_WHAT IS REQUIRED:_
Count the lines in the data below where the string "parts" occurs, please, and give the number alone.

[JSON records of objects]

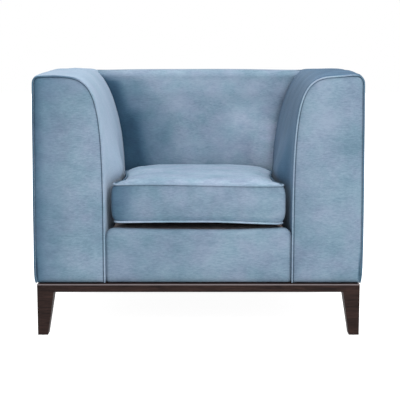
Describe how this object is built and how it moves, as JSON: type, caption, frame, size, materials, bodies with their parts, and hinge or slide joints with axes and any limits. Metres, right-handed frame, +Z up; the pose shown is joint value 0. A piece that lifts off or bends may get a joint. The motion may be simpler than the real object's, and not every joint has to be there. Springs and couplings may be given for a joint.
{
  "type": "upholstered armchair",
  "caption": "Square club armchair in velvet: arms as high as the back, loose box seat cushion with piping, dark timber plinth and tapered legs.",
  "frame": {"origin": "on the floor, under the middle of the chair's overall box", "axes": "+Z up, -Y towards the sitter's feet (the chair faces -Y), +X to the right of someone looking at its front"},
  "size_m": [0.968, 0.85, 0.772],
  "materials": {
    "velvet": "woven cut-pile velvet, steel blue, soft sheen",
    "velvet_piping": "the same velvet wrapped round a cord",
    "stained_wood": "dark espresso stain under satin lacquer",
    "frame_wood": "planed hardwood and plywood, unfinished",
    "steel": "plain spring steel and zinc-plated bolts",
    "webbing": "woven elastic webbing and zip tape, black",
    "dust_cloth": "thin non-woven cloth, black",
    "deck_cloth": "lining cloth over felt, grey-brown",
    "foam": "polyurethane foam",
    "glide_plastic": "moulded plastic, black",
    "zip_metal": "nickel-plated slider"
  },
  "bodies": {
    "frame": {"arm_facing_board_left": "frame_wood", "arm_facing_board_right": "frame_wood", "arm_front_left": "velvet", "arm_front_right": "velvet", "arm_outside_left": "velvet", "arm_outside_right": "velvet", "arm_pad_left": "velvet", "arm_pad_right": "velvet", "arm_piping_left": "velvet_piping", "arm_piping_right": "velvet_piping", "arm_post_front_left": "frame_wood", "arm_post_front_right": "frame_wood", "arm_post_rear_left": "frame_wood", "arm_post_rear_right": "frame_wood", "arm_top_rail_left": "frame_wood", "arm_top_rail_right": "frame_wood", "back_lower_rail": "frame_wood", "back_pad": "velvet", "back_top_rail": "frame_wood", "back_web_1": "webbing", "back_web_2": "webbing", "back_web_3": "webbing", "dust_cover": "dust_cloth", "front_rail_cover": "velvet", "glide_front_left": "glide_plastic", "glide_front_right": "glide_plastic", "glide_rear_left": "glide_plastic", "glide_rear_right": "glide_plastic", "leg_block_front_left": "frame_wood", "leg_block_front_right": "frame_wood", "leg_block_rear_left": "frame_wood", "leg_block_rear_right": "frame_wood", "leg_bolt_front_left": "steel", "leg_bolt_front_right": "steel", "leg_bolt_rear_left": "steel", "leg_bolt_rear_right": "steel", "leg_front_left": "stained_wood", "leg_front_right": "stained_wood", "leg_rear_left": "stained_wood", "leg_rear_right": "stained_wood", "outside_back": "velvet", "plinth_front": "stained_wood", "plinth_left": "stained_wood", "plinth_rear": "stained_wood", "plinth_right": "stained_wood", "seat_deck": "deck_cloth", "seat_rail_front": "frame_wood", "seat_rail_left": "frame_wood", "seat_rail_rear": "frame_wood", "seat_rail_right": "frame_wood", "seat_spring_1": "steel", "seat_spring_2": "steel", "seat_spring_3": "steel", "seat_spring_4": "steel"},
    "seat_cushion": {"cushion_cover": "velvet", "cushion_core": "foam", "cushion_piping_top": "velvet_piping", "cushion_piping_bottom": "velvet_piping", "zip_tape": "webbing"},
    "zip_slider": {"zip_slider": "zip_metal"}
  },
  "joints": [
    {"name": "cushion_lift", "type": "slide", "parent": "frame", "child": "seat_cushion", "axis": [0, 0, 1], "range_m": [0, 0.45]},
    {"name": "zip_slide", "type": "slide", "parent": "seat_cushion", "child": "zip_slider", "axis": [1, 0, 0], "range_m": [0, 0.42]}
  ]
}
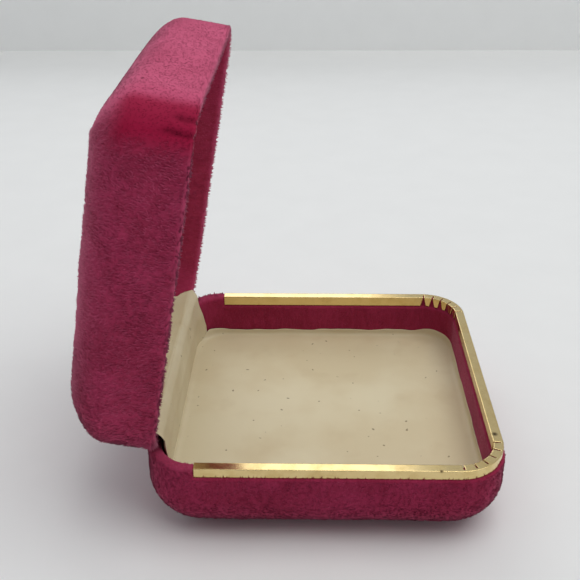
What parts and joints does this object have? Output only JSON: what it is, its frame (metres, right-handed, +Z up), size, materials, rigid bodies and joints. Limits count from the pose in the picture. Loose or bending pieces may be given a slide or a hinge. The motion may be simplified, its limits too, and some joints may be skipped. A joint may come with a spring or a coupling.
{
  "type": "hinged velvet presentation case",
  "caption": "Small square velvet-covered presentation case with a hinged lid standing open, a gilt rim on the base and a cream lined tray.",
  "frame": {"origin": "centre of the flat underside of the base", "axes": "+X from the hinge to the opening side, +Y along the hinge, +Z up; the lid stands open at rest"},
  "size_m": [0.0926, 0.077, 0.0973],
  "materials": {
    "velvet": "raspberry cotton velvet, crushed nap",
    "gilt_metal": "polished gilt strip, a few tarnish spots",
    "cream_leatherette": "smooth cream leatherette, aged",
    "pressed_steel": "bare pressed sheet",
    "rivet_steel": "plated steel wire",
    "card": "grey-brown pasteboard",
    "wadding": "cotton wadding"
  },
  "bodies": {
    "base": {"base_shell": "pressed_steel", "base_velvet_cover": "velvet", "gilt_rim_channel": "gilt_metal", "tray_board": "card", "tray_wadding": "wadding", "tray_lining": "cream_leatherette", "base_hinge_strap": "pressed_steel", "base_hinge_leaf": "pressed_steel", "base_hinge_rivets": "rivet_steel", "hinge_pin": "rivet_steel", "snap_spring": "rivet_steel", "hinge_cover": "cream_leatherette"},
    "lid": {"lid_hinge_strap": "pressed_steel", "lid_hinge_leaf": "pressed_steel", "lid_hinge_rivets": "rivet_steel", "lid_shell": "pressed_steel", "lid_velvet_cover": "velvet", "lid_board": "card", "lid_wadding": "wadding", "lid_lining": "cream_leatherette"}
  },
  "joints": [
    {"name": "lid_hinge", "type": "hinge", "parent": "base", "child": "lid", "pos_m": [-0.0373, 0, 0.0211], "axis": [0, 1, 0], "range_deg": [0, 79.5], "deforming": ["snap_spring", "hinge_cover"]}
  ]
}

_SOLUTION:_
2